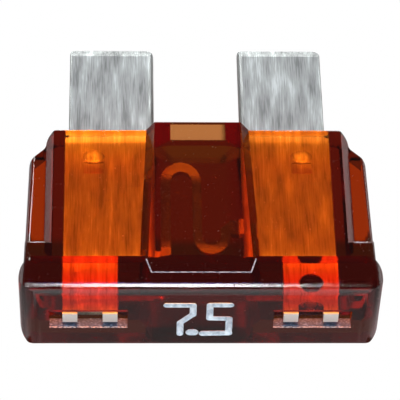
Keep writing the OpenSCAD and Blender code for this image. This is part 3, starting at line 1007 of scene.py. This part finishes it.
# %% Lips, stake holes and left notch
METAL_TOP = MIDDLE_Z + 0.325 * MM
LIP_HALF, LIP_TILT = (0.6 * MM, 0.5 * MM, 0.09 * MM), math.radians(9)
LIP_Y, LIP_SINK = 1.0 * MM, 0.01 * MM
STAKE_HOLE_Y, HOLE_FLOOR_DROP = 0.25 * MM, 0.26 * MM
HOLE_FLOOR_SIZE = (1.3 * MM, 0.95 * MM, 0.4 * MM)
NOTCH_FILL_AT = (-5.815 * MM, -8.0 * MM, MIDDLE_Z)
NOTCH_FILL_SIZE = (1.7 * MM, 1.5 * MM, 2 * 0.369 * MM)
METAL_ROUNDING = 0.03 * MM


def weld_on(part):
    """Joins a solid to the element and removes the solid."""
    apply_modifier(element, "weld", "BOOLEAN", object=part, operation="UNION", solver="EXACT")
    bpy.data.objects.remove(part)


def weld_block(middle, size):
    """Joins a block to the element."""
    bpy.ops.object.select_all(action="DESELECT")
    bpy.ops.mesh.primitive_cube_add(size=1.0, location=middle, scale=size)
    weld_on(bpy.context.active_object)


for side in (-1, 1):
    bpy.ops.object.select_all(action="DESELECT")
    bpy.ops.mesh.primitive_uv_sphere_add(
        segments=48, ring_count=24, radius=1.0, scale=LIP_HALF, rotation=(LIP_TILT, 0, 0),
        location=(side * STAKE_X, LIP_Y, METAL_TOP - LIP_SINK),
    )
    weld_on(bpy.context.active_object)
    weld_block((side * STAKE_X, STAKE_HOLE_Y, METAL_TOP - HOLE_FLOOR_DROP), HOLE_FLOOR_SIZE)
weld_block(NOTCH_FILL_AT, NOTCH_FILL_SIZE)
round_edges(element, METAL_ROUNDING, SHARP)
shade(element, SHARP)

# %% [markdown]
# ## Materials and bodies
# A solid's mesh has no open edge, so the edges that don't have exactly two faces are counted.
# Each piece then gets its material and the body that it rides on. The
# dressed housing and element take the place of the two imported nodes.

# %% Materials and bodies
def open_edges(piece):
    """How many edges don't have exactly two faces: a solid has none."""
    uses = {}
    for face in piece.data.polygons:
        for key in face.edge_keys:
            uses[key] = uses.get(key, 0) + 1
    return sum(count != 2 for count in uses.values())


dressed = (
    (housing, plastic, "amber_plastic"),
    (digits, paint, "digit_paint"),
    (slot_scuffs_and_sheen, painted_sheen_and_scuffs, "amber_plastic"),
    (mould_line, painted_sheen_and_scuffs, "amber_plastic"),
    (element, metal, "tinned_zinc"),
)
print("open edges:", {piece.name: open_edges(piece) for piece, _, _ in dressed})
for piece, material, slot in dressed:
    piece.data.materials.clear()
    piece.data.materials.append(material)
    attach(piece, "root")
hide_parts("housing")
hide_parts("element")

----

• Aim of the exercise: Print all the data exactly.

• Solution to the problem:
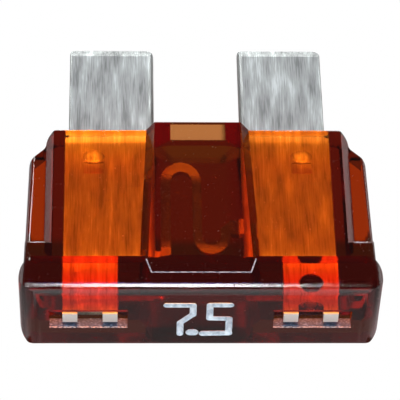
Keep writing the OpenSCAD and Blender code for this image. This is part 3, starting at line 1007 of scene.py. This part finishes it.
# %% Lips, stake holes and left notch
METAL_TOP = MIDDLE_Z + 0.325 * MM
LIP_HALF, LIP_TILT = (0.6 * MM, 0.5 * MM, 0.09 * MM), math.radians(9)
LIP_Y, LIP_SINK = 1.0 * MM, 0.01 * MM
STAKE_HOLE_Y, HOLE_FLOOR_DROP = 0.25 * MM, 0.26 * MM
HOLE_FLOOR_SIZE = (1.3 * MM, 0.95 * MM, 0.4 * MM)
NOTCH_FILL_AT = (-5.815 * MM, -8.0 * MM, MIDDLE_Z)
NOTCH_FILL_SIZE = (1.7 * MM, 1.5 * MM, 2 * 0.369 * MM)
METAL_ROUNDING = 0.03 * MM


def weld_on(part):
    """Joins a solid to the element and removes the solid."""
    apply_modifier(element, "weld", "BOOLEAN", object=part, operation="UNION", solver="EXACT")
    bpy.data.objects.remove(part)


def weld_block(middle, size):
    """Joins a block to the element."""
    bpy.ops.object.select_all(action="DESELECT")
    bpy.ops.mesh.primitive_cube_add(size=1.0, location=middle, scale=size)
    weld_on(bpy.context.active_object)


for side in (-1, 1):
    bpy.ops.object.select_all(action="DESELECT")
    bpy.ops.mesh.primitive_uv_sphere_add(
        segments=48, ring_count=24, radius=1.0, scale=LIP_HALF, rotation=(LIP_TILT, 0, 0),
        location=(side * STAKE_X, LIP_Y, METAL_TOP - LIP_SINK),
    )
    weld_on(bpy.context.active_object)
    weld_block((side * STAKE_X, STAKE_HOLE_Y, METAL_TOP - HOLE_FLOOR_DROP), HOLE_FLOOR_SIZE)
weld_block(NOTCH_FILL_AT, NOTCH_FILL_SIZE)
round_edges(element, METAL_ROUNDING, SHARP)
shade(element, SHARP)

# %% [markdown]
# ## Materials and bodies
# A solid's mesh has no open edge, so the edges that don't have exactly two faces are counted.
# Each piece then gets its material and the body that it rides on. The
# dressed housing and element take the place of the two imported nodes.

# %% Materials and bodies
def open_edges(piece):
    """How many edges don't have exactly two faces: a solid has none."""
    uses = {}
    for face in piece.data.polygons:
        for key in face.edge_keys:
            uses[key] = uses.get(key, 0) + 1
    return sum(count != 2 for count in uses.values())


dressed = (
    (housing, plastic, "amber_plastic"),
    (digits, paint, "digit_paint"),
    (slot_scuffs_and_sheen, painted_sheen_and_scuffs, "amber_plastic"),
    (mould_line, painted_sheen_and_scuffs, "amber_plastic"),
    (element, metal, "tinned_zinc"),
)
print("open edges:", {piece.name: open_edges(piece) for piece, _, _ in dressed})
for piece, material, slot in dressed:
    piece.data.materials.clear()
    piece.data.materials.append(material)
    attach(piece, "root")
hide_parts("housing")
hide_parts("element")